Can the authors exactly prove this equation in Sec 3 of this manuscript?
3D Graph Diffusion Performance <= Latent Space Reconstruction Quality + Symmetry Preservation * Data Dimensionality
W-3. Lack of experiments
If the main contributions of this paper is about the analysis of the latent space into the 3D graph representation, I think that the authors should have provided the clear results or ablation study about the this contribution.

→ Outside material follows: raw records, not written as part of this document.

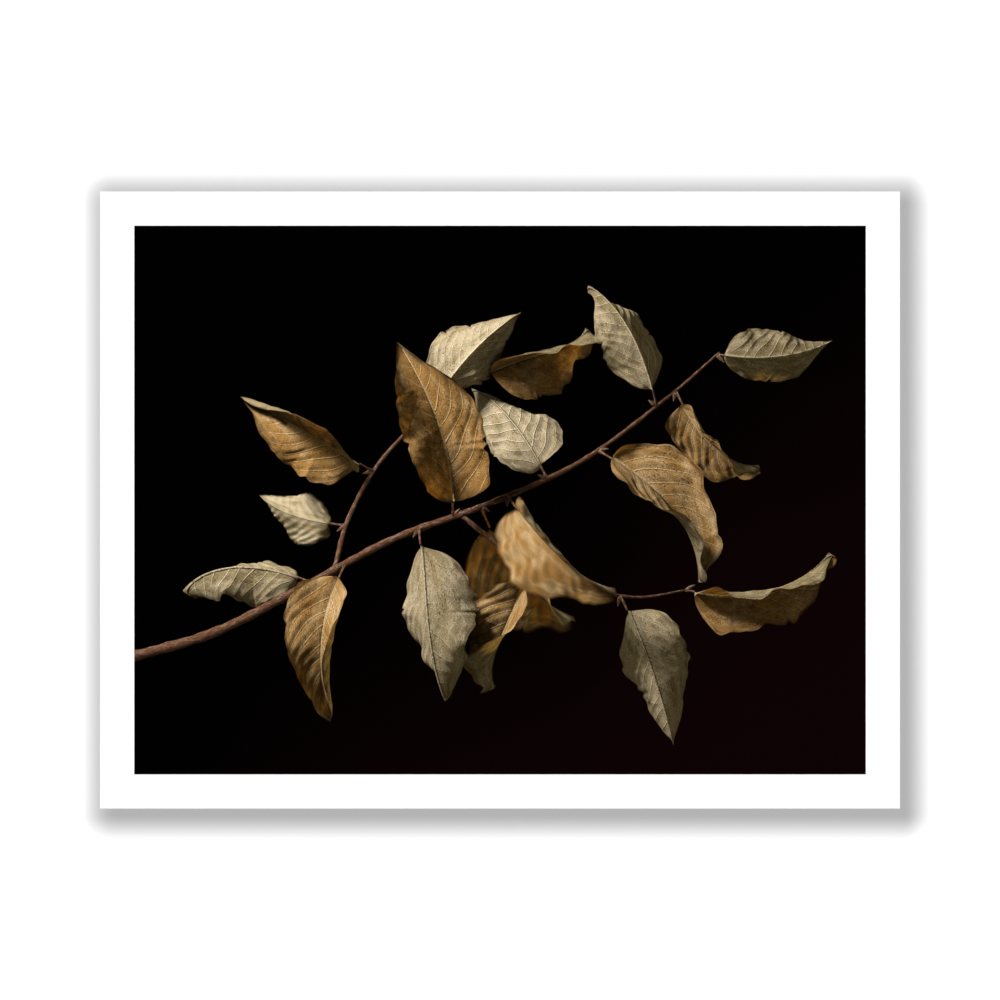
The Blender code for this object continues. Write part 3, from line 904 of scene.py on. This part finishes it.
back_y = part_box("board_back_skin")[1].y
top_rail_low, top_rail_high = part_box("rail_top")
bottom_rail_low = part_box("rail_bottom")[0]
gap_place = (0, back_y + GAP_CARD_CLEAR, middle.z)
gap_card = stage_plane("gap_card", (board_width, board_height), gap_place, UPRIGHT, dark_card)
bpy.ops.mesh.primitive_cube_add(size=1.0, location=(0, (back_y + top_rail_high.y) / 2, middle.z))
gap_block = bpy.context.object
gap_block.name = "gap_block"
gap_block.scale = (
    top_rail_high.x - top_rail_low.x + 2 * GAP_CARD_CLEAR,
    top_rail_high.y - back_y + 2 * GAP_CARD_CLEAR,
    top_rail_high.z - bottom_rail_low.z + 2 * GAP_CARD_CLEAR,
)
gap_block.data.materials.append(dark_card)
half_x = board_width / 2 + TENT_MARGIN
half_z = board_height / 2 + TENT_MARGIN
corners = [(-half_x, -half_z), (half_x, -half_z), (half_x, half_z), (-half_x, half_z)]
tent_mesh = bpy.data.meshes.new("dark_tent")
tent_points = [(x, y, middle.z + z) for y in (WALL_Y, WALL_Y - TENT_DEPTH) for x, z in corners]
tent_sides = [(k, (k + 1) % 4, (k + 1) % 4 + 4, k + 4) for k in range(4)]
tent_mesh.from_pydata(tent_points, [], [*tent_sides, (4, 5, 6, 7)])
tent_mesh.materials.append(dark_card)
tent = bpy.data.objects.new("dark_tent", tent_mesh)
bpy.context.scene.collection.objects.link(tent)
for blocker in (gap_card, gap_block, tent):
    blocker.visible_camera = False
    blocker.visible_glossy = False
    blocker.visible_shadow = False
    blocker.visible_transmission = False

grey_card, shader, place = finish("grey_card", BLACK, 1.0, specular=0.0)
height = parts(place)[2]
shader.inputs["Emission Strength"].default_value = 1.0
fade = height.step(-REAR_CARD_FADE, REAR_CARD_FADE)
feed(shader, Emission_Color=fade.mix(REAR_CARD_LOW, REAR_CARD_HIGH))
rear_card = stage_plane("rear_card", REAR_CARD_SIZE, (0, REAR_CARD_Y, middle.z), UPRIGHT, grey_card)
rear_card.visible_camera = False
rear_card.visible_diffuse = False
rear_card.visible_shadow = False

core_low, core_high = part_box("board_core")
rim_size = (board_width + 2 * SHADE_RIM, board_height + 2 * SHADE_RIM)
rim_place = (0, (core_low.y + core_high.y) / 2, middle.z)
rim_card = stage_plane("rim_card", rim_size, rim_place, UPRIGHT, dark_card)
rim_card.visible_camera = False
rim_card.visible_glossy = False
rim_card.visible_transmission = False


def soft_lamp(name, location, size, power):
    """A round lamp that faces the middle of the print, out of the camera's sight."""
    made = bpy.data.lights.new(name, "AREA")
    made.shape = "DISK"
    made.size = size
    made.energy = power
    lamp = bpy.data.objects.new(name, made)
    bpy.context.scene.collection.objects.link(lamp)
    lamp.location = location
    lamp.rotation_euler = (middle - Vector(location)).to_track_quat("-Z", "Y").to_euler()
    lamp.visible_camera = False


key_data = bpy.data.lights.new("key_light", "SUN")
key_data.energy = KEY_STRENGTH
key_data.angle = 2 * math.atan(KEY_SOFTNESS)
key_light = bpy.data.objects.new("key_light", key_data)
bpy.context.scene.collection.objects.link(key_light)
key_light.rotation_euler = Vector((KEY_SLANT, 1.0, -KEY_SLANT)).to_track_quat("-Z", "Y").to_euler()
key_light.visible_glossy = False
for name, lamp in SOFT_LAMPS.items():
    soft_lamp(name, **lamp)

world = bpy.data.worlds.new("studio")
bpy.context.scene.world = world
world.use_nodes = True
sky = world.node_tree.nodes["Background"]
sky.inputs["Color"].default_value = (1, 1, 1, 1)
sky.inputs["Strength"].default_value = SKY_STRENGTH

camera_data = bpy.data.cameras.new("camera")
camera_data.lens = CAMERA_LENS
camera_data.sensor_width = SENSOR
camera = bpy.data.objects.new("camera", camera_data)
bpy.context.scene.collection.objects.link(camera)
seen_width = board_width / FRAME_SHARE
camera.location = (middle.x, middle.y - seen_width * CAMERA_LENS / SENSOR, middle.z)
camera.rotation_euler = UPRIGHT
camera_data.clip_end = CAMERA_REACH
bpy.context.scene.camera = camera

view = bpy.context.scene.view_settings
view.view_transform = "Standard"
view.look = "None"
view.exposure = 0.0
view.gamma = 1.0
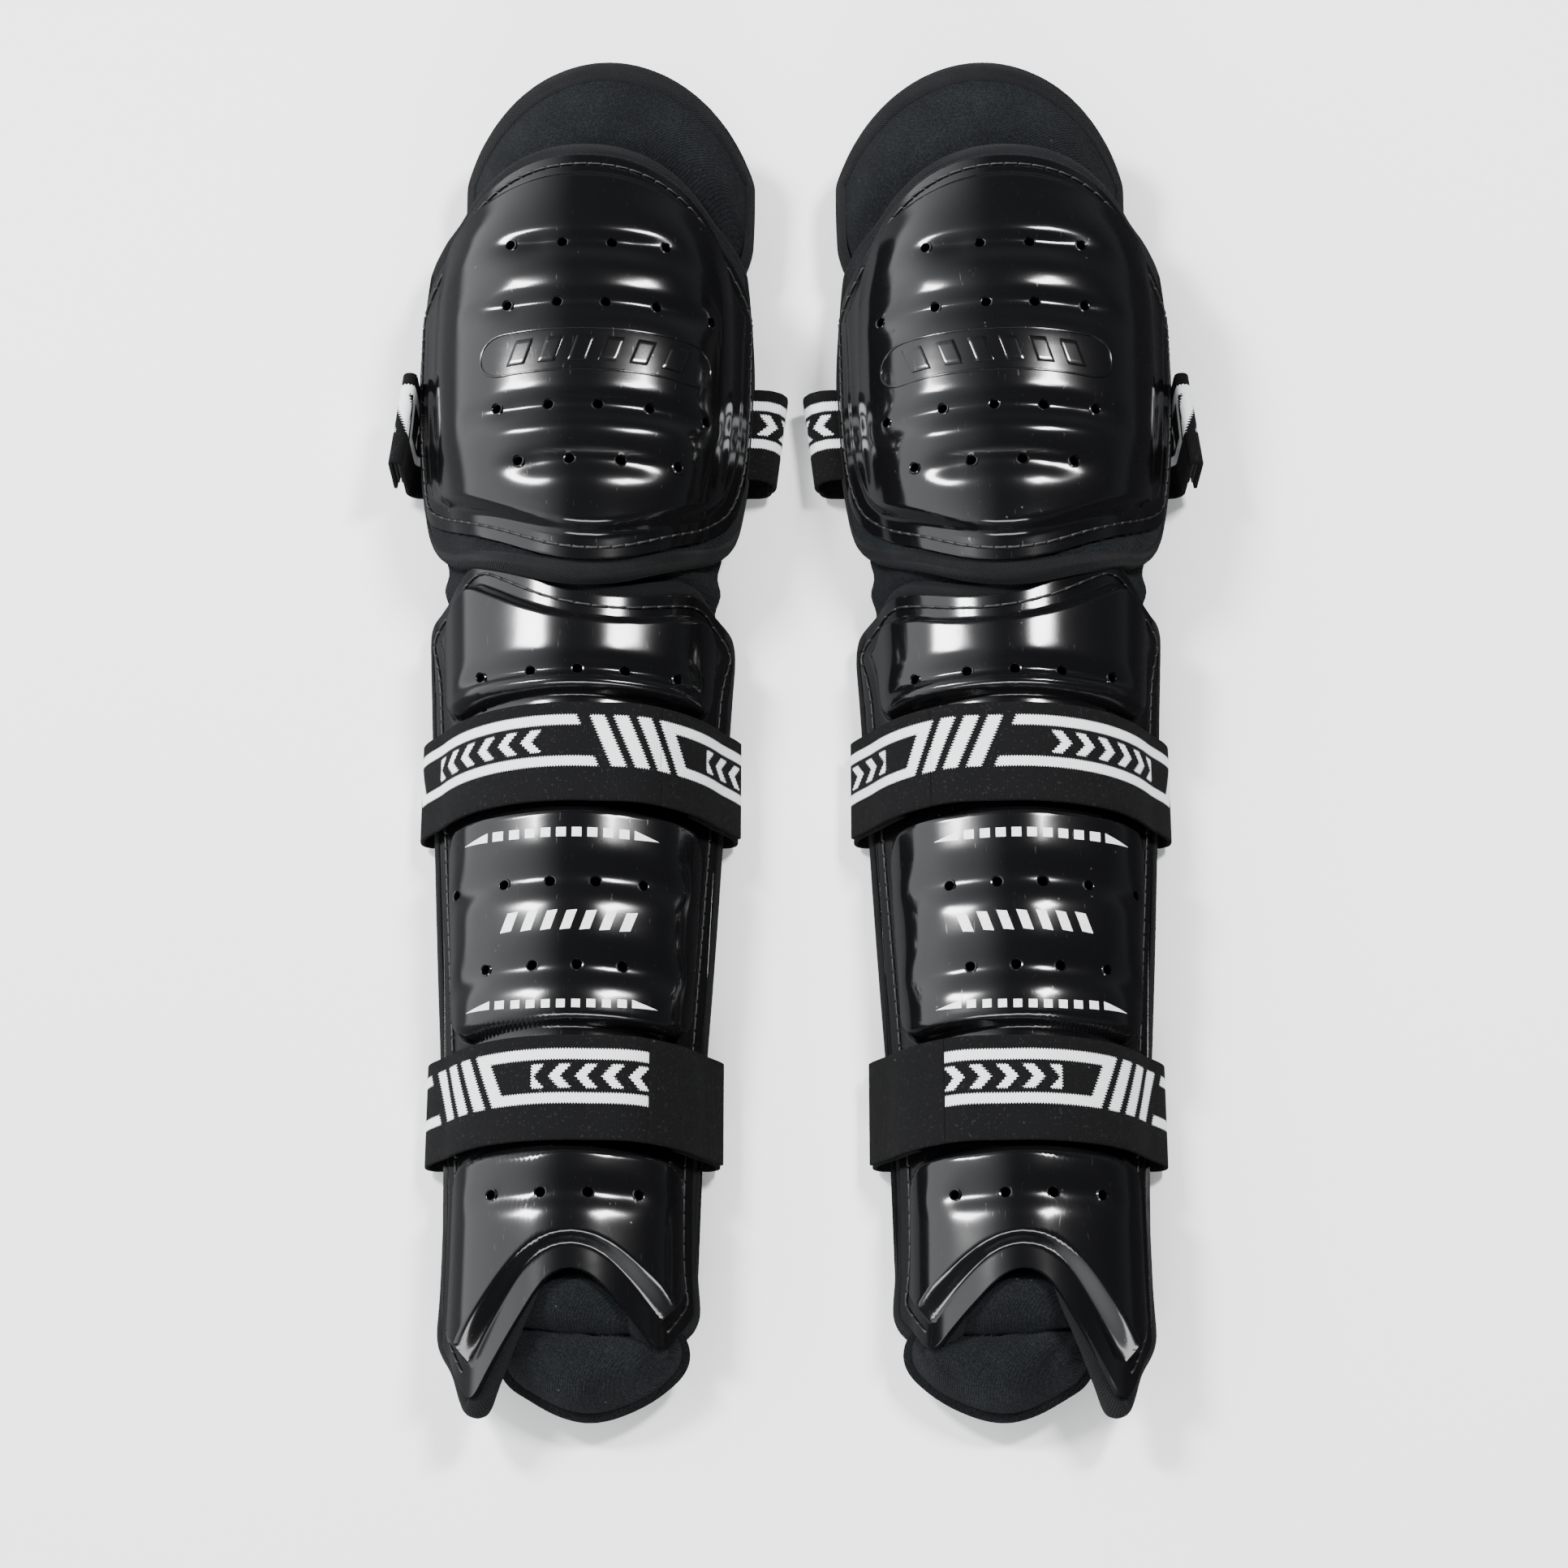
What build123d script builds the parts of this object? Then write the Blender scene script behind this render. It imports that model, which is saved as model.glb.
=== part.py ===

For instance, using the same baseline model from (Hoogeboom et al., 2022), the authors could slightly modify the architecture while maintaining the number of parameters for fair comparison. However, I could not find such kind of analysis or experiment.
问题
Please address my concerns listed in Weakness section.
Q-1. Proposition 1
While the authors describe full of equations with comments, the concept itself is highly straightforward. For instance in the manuscript, the authors said that 'Proposition 1. Performance bound of 3D graph diffusion is related to feature dimensionality'. In my opinion, simply if we increase the network capacity by adding more layers or increasing the channel-length with lots of training data, the diffusion models surely have the performance gain. Honestly, I cannot catch the authors' intension from this propositions.
Q-2. Ablation study
What if the authors intentionally omits the latent space encoding? I mean instead of using 2D-3D autoencoders, what happens if the network only consists of the 3D autoencoders? How much gain could we obtain if we adopt the latent space encoding?
Q-3. Clear difference between the previous works.
Can the authors create one table to clearly demonstrate the difference? I read the paper (Hoogeboom et al., 2022) and it seems like this paper also split the geometry and topology for the diffusion process. Not just this factor itself, I hope to know the clear footsteps that this paper newly takes.
伦理问题详情
No ethics review required
Q1. According to this paper, I did not clearly catch how the authors project the 3D molecules into the 2D latent space. The technical details are missing. It naively mentioned that the authors borrow the architectures from previous works and such simple comment is not self-contained, in my opinion.
Answer.
- We are sincerely grateful to the reviewer’s feedback. We are committed to improving our clarity, and also would like to point out some aspects missed by the reviewers.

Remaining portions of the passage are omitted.